Tecnicamente, a terceira pessoa me dá liberdade para construir o mundo, costurar as tramas paralelas, incluir elementos históricos e míticos e transitar entre diferentes espaços da narrativa. Mas ao mesmo tempo, optei por uma terceira pessoa que se aproxima do protagonista, que respeita seu ponto de vista e acompanha sua interioridade sem falar por ele. Isso cria uma perspectiva que, embora não seja narrada por Fernão, mantém o foco na experiência dele.

Mesmo não sendo narrador, Fernão é o eixo. E isso já muda tudo: retira o protagonismo da leitura oficial e coloca a experiência negra como fundamento da narrativa, não como nota lateral. Isso, para mim, é tão importante quanto dar a ele a primeira pessoa. Também era importante para mim contar a história do ponto de vista de um soldado negro de baixa patente.

Você vem da ciência e da inovação em saúde, áreas muito racionais e técnicas. Em que medida sua formação influenciou sua escrita — seja na precisão, na construção dos detalhes ou na forma de enxergar o humano?

A minha experiência ajudou pouco nesse projeto, pois atuo em uma área altamente experimental. Nesse projeto, eu pude trazer a pesquisa de referências históricas e bibliográfica, a descrição de cenários,  a disciplina de trabalho. Eu, por muitos anos, fui profissional de enfermagem. Esse trabalho sim, me deu elementos humanos para a construção de personagens e algumas descrições de eventos que estão no livro, como a cena da primeira transfusão de sangue em humanos da história.
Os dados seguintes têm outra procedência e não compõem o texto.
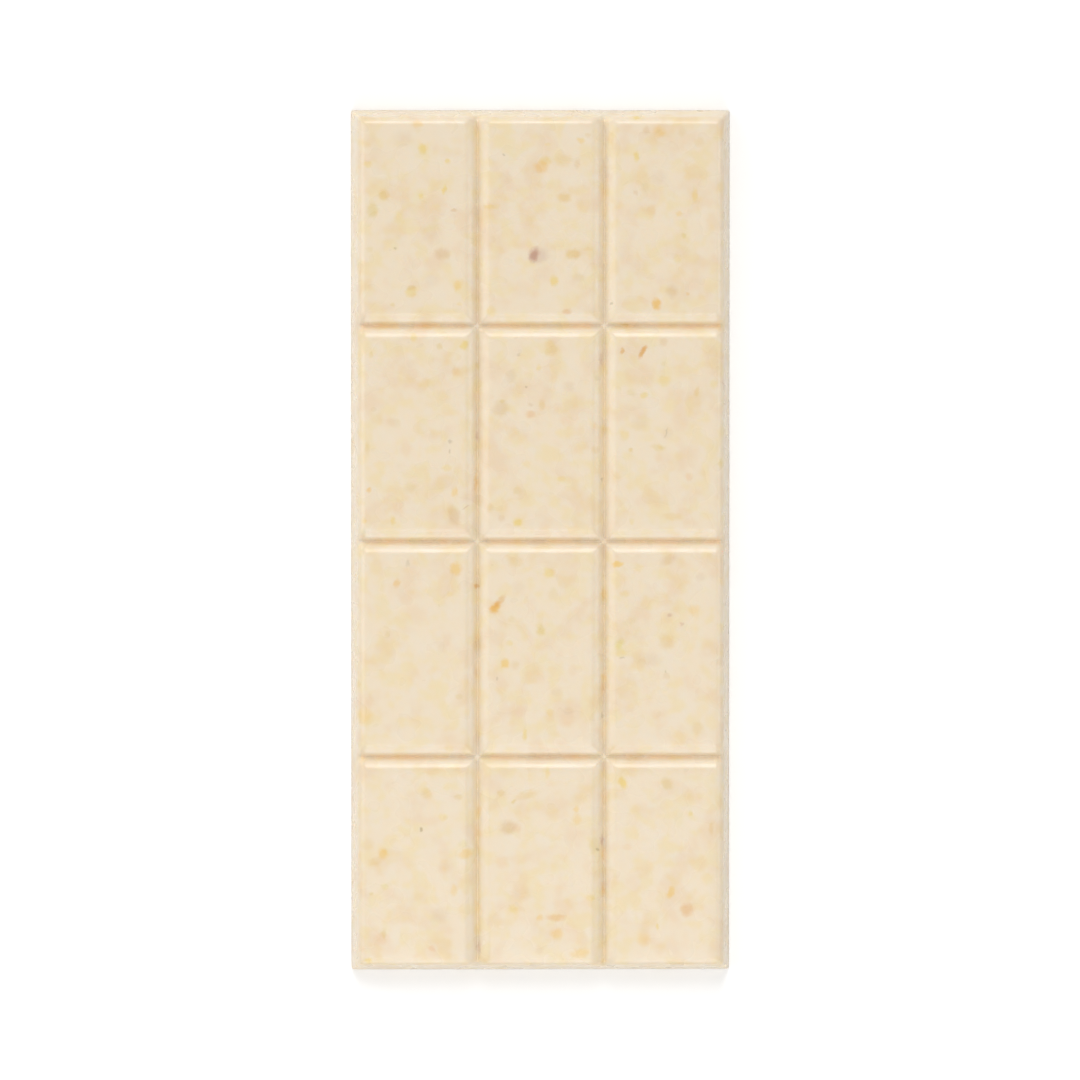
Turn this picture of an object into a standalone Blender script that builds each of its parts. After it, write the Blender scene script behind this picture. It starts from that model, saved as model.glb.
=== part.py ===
"""A moulded bar of white chocolate that lies on its flat back, with its segments facing up.

The width runs along X, the length along Y and the thickness along Z, all in metres. The origin is in the middle
of the flat back. Grooves with sloping walls run right across the front, along and across the bar, and part it
into equal segments. The bar is one solid piece.
"""

import math

import bmesh
import bpy
from mathutils import Matrix

BAR_NAME = "chocolate_bar"
CUTTER_NAME = "groove_cutters"

BAR_WIDTH = 0.0704
BAR_LENGTH = 0.160
BAR_THICKNESS = 0.0075

# The foot of the outer wall is upright over this height, and above it the wall leans in by the draft.
RIM_HEIGHT = 0.0006
WALL_DRAFT = 0.0015

COLUMN_COUNT = 3
COLUMN_PITCH = 0.0235
ROW_COUNT = 4
ROW_PITCH = 0.0400

GROOVE_DEPTH = 0.00145
GROOVE_FLOOR_WIDTH = 0.0004
GROOVE_MOUTH_WIDTH = 0.0027
# How far a groove's cutter reaches past the bar's front and past its outer walls.
CUTTER_OVERRUN = 0.002

EDGE_ROUNDING = 0.0013
CORNER_ROUNDING = 0.0005
ROUNDING_SEGMENTS = 3
SHARPEST_UNROUNDED_ANGLE = math.radians(40.0)
SMOOTH_SHADING_ANGLE = math.radians(35.0)

CHOCOLATE_COLOUR = (0.84, 0.70, 0.50, 1.0)
CHOCOLATE_ROUGHNESS = 0.38


def clear_scene():
    """Removes every object that the scene starts with."""
    for scene_object in list(bpy.data.objects):
        bpy.data.objects.remove(scene_object, do_unlink=True)


def new_collection(name):
    """Returns a new collection that hangs under the scene's own."""
    collection = bpy.data.collections.new(name)
    bpy.context.scene.collection.children.link(collection)
    return collection


def new_object(name, form, collection):
    """Turns a bmesh into an object in the collection, and frees the bmesh."""
    mesh = bpy.data.meshes.new(name)
    form.to_mesh(mesh)
    form.free()
    mesh_object = bpy.data.objects.new(name, mesh)
    collection.objects.link(mesh_object)
    return mesh_object


def box_form(width, length, low, high):
    """Returns a bmesh box that is centred on the Z axis and reaches from one height to another."""
    form = bmesh.new()
    middle = Matrix.Translation((0.0, 0.0, (low + high) / 2.0))
    bmesh.ops.create_cube(form, size=1.0, matrix=middle @ Matrix.Diagonal((width, length, high - low, 1.0)))
    return form


def make_slab(collection):
    """The bar before its grooves: an upright foot with a drafted block raised on it."""
    form = box_form(BAR_WIDTH, BAR_LENGTH, 0.0, RIM_HEIGHT)
    front = [face for face in form.faces if face.normal.z > 0.5]
    bmesh.ops.inset_region(
        form,
        faces=front,
        thickness=WALL_DRAFT,
        depth=BAR_THICKNESS - RIM_HEIGHT,
        use_boundary=True,
        use_even_offset=True,
    )
    return new_object(BAR_NAME, form, collection)


def line_offsets(count, pitch):
    """Places of the lines that part a row of equal strips, centred on zero."""
    lines = count - 1
    return [(line - (lines - 1) / 2.0) * pitch for line in range(lines)]


def make_groove_cutter(name, run_length, collection):
    """A bar along Y with the groove's section, narrow at the floor and wide at the mouth and above it."""
    floor_height = BAR_THICKNESS - GROOVE_DEPTH
    top_height = BAR_THICKNESS + CUTTER_OVERRUN
    slope = (GROOVE_MOUTH_WIDTH - GROOVE_FLOOR_WIDTH) / GROOVE_DEPTH
    top_width = GROOVE_FLOOR_WIDTH + slope * (top_height - floor_height)
    form = box_form(top_width, run_length + 2.0 * CUTTER_OVERRUN, floor_height, top_height)
    floor_corners = [vertex for vertex in form.verts if vertex.co.z < BAR_THICKNESS]
    narrowing = Matrix.Diagonal((GROOVE_FLOOR_WIDTH / top_width, 1.0, 1.0, 1.0))
    bmesh.ops.transform(form, matrix=narrowing, verts=floor_corners)
    cutter = new_object(name, form, collection)
    cutter.hide_render = True
    cutter.display_type = "WIRE"
    return cutter


def make_groove_cutters(collection):
    """One cutter on each line between the columns, and one on each line between the rows."""
    for offset in line_offsets(COLUMN_COUNT, COLUMN_PITCH):
        lengthwise = make_groove_cutter("lengthwise_groove_cutter", BAR_LENGTH, collection)
        lengthwise.location.x = offset
    for offset in line_offsets(ROW_COUNT, ROW_PITCH):
        crosswise = make_groove_cutter("crosswise_groove_cutter", BAR_WIDTH, collection)
        crosswise.rotation_euler.z = math.pi / 2.0
        crosswise.location.y = offset


def bake_modifiers(bar):
    """Makes the result of the bar's modifiers its own mesh."""
    graph = bpy.context.evaluated_depsgraph_get()
    baked = bpy.data.meshes.new_from_object(bar.evaluated_get(graph))
    bar.modifiers.clear()
    plain = bar.data
    bar.data = baked
    bpy.data.meshes.remove(plain)
    baked.name = BAR_NAME


def cut_grooves(slab, cutters):
    """Takes the grooves out of the slab."""
    cut = slab.modifiers.new("grooves", "BOOLEAN")
    cut.operation = "DIFFERENCE"
    cut.operand_type = "COLLECTION"
    cut.collection = cutters
    cut.solver = "EXACT"
    bake_modifiers(slab)


def is_outer_edge(edge):
    """True for a sharp outward edge anywhere but round the flat back."""
    if not edge.is_manifold or all(vertex.co.z < RIM_HEIGHT / 2.0 for vertex in edge.verts):
        return False
    return edge.calc_face_angle_signed() > SHARPEST_UNROUNDED_ANGLE


def is_corner_edge(edge):
    """True for an edge that runs up one of the bar's four outer corners."""
    near_side = BAR_WIDTH / 2.0 - 1.5 * WALL_DRAFT
    near_end = BAR_LENGTH / 2.0 - 1.5 * WALL_DRAFT
    return all(abs(vertex.co.x) > near_side and abs(vertex.co.y) > near_end for vertex in edge.verts)


def weigh_edges(bar):
    """Stores on each edge how far it is rounded, from 0 for not at all to 1 for the full rounding."""
    form = bmesh.new()
    form.from_mesh(bar.data)
    weight = form.edges.layers.float.new("bevel_weight_edge")
    for edge in form.edges:
        if is_outer_edge(edge):
            edge[weight] = CORNER_ROUNDING / EDGE_ROUNDING if is_corner_edge(edge) else 1.0
    form.to_mesh(bar.data)
    form.free()


def round_edges(bar):
    """Rounds the rims of the segments, the corners of the bar and the ends of the grooves."""
    weigh_edges(bar)
    rounding = bar.modifiers.new("rounding", "BEVEL")
    rounding.limit_method = "WEIGHT"
    rounding.offset_type = "OFFSET"
    rounding.width = EDGE_ROUNDING
    rounding.segments = ROUNDING_SEGMENTS
    rounding.profile = 0.5
    rounding.use_clamp_overlap = False
    bake_modifiers(bar)


def chocolate_material():
    """Creamy ivory with a soft gloss."""
    material = bpy.data.materials.new("white_chocolate")
    material.use_nodes = True
    surface = material.node_tree.nodes["Principled BSDF"]
    surface.inputs["Base Color"].default_value = CHOCOLATE_COLOUR
    surface.inputs["Roughness"].default_value = CHOCOLATE_ROUGHNESS
    surface.inputs["Metallic"].default_value = 0.0
    return material


def finish_surface(bar):
    """Gives the bar its material and shades its rounded edges smooth."""
    bar.data.materials.clear()
    bar.data.materials.append(chocolate_material())
    bar.data.shade_smooth()
    bar.data.set_sharp_from_angle(angle=SMOOTH_SHADING_ANGLE)


def main():
    clear_scene()
    parts = new_collection("candy_bar")
    cutters = new_collection(CUTTER_NAME)
    bar = make_slab(parts)
    make_groove_cutters(cutters)
    cut_grooves(bar, cutters)
    round_edges(bar)
    finish_surface(bar)


main()
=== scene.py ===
"""The looks of a moulded bar of white chocolate that lies on its back on a pale studio floor.

Lengths are in metres unless a name ends in _mm. The bar's width runs along X, its length along Y, and its
front faces +Z.
"""

import logging
import math
from collections.abc import Callable, Iterable
from dataclasses import dataclass, field
from enum import Enum

import bmesh
import bpy
from mathutils import Matrix, Vector


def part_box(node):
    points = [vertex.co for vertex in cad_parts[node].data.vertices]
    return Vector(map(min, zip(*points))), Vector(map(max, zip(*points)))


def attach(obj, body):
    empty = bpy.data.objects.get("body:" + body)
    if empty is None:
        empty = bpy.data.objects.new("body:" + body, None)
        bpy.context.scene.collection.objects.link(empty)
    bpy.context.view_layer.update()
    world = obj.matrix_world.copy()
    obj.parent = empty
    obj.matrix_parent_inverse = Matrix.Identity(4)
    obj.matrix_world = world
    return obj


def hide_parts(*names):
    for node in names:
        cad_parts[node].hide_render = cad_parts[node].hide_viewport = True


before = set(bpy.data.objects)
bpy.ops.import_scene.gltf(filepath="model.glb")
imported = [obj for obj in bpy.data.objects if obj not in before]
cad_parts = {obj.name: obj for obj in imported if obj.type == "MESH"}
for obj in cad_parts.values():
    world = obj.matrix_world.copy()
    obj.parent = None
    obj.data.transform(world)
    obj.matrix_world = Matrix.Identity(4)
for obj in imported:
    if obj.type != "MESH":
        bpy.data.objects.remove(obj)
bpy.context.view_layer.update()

BODY = "root"
BAR_NODE = "chocolate_bar"
MM = 0.001
# A point this close to the plane of a cut counts as on it.
ON_PLANE = 1e-6

log = logging.getLogger("candy_bar")

Colour = tuple[float, float, float, float]
Triple = tuple[float, float, float]
Socket = bpy.types.NodeSocket

WHITE: Colour = (1.0, 1.0, 1.0, 1.0)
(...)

A obra fala sobre guerra, mas também sobre dignidade, legado e cura ancestral. Que sensação você espera que o leitor leve consiga ao fechar o livro?
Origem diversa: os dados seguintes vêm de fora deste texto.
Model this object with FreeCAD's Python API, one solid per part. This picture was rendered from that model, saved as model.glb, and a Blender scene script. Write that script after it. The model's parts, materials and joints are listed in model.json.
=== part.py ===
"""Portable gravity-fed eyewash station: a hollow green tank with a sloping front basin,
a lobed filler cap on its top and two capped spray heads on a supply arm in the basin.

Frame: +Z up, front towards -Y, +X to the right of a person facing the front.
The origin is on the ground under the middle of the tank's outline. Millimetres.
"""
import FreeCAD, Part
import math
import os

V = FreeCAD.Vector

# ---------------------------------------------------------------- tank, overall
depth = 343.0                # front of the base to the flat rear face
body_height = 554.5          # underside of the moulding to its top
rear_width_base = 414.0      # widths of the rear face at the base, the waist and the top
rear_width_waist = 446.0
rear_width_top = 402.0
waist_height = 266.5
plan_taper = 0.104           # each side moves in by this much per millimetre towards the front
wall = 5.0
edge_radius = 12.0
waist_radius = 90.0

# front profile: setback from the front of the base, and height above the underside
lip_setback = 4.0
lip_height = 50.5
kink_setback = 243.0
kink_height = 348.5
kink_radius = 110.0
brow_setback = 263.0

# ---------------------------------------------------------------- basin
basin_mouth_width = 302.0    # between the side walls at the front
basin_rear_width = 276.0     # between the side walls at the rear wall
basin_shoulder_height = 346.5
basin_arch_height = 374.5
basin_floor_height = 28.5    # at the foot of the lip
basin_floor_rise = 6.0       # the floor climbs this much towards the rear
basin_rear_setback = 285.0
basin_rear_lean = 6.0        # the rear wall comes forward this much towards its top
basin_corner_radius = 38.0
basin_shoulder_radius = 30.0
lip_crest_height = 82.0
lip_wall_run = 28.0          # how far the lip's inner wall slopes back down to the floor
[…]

Essa é uma boa pergunta. Eu quando comecei a escrever eu não pensei nisso, não foi um projeto elaborado para enviar uma mensagem especifica. Esse livro é a minha primeira experiência. Foi um texto quase que psicografado, mas eu espero que o leitor sinta que houve outros heróis na Guerra do Paraguai, que o leitor sinta um respeito maior pela ancestralidade, com um entendimento mais profundo da força que nos trouxe até aqui e com a certeza de que dignidade e legado.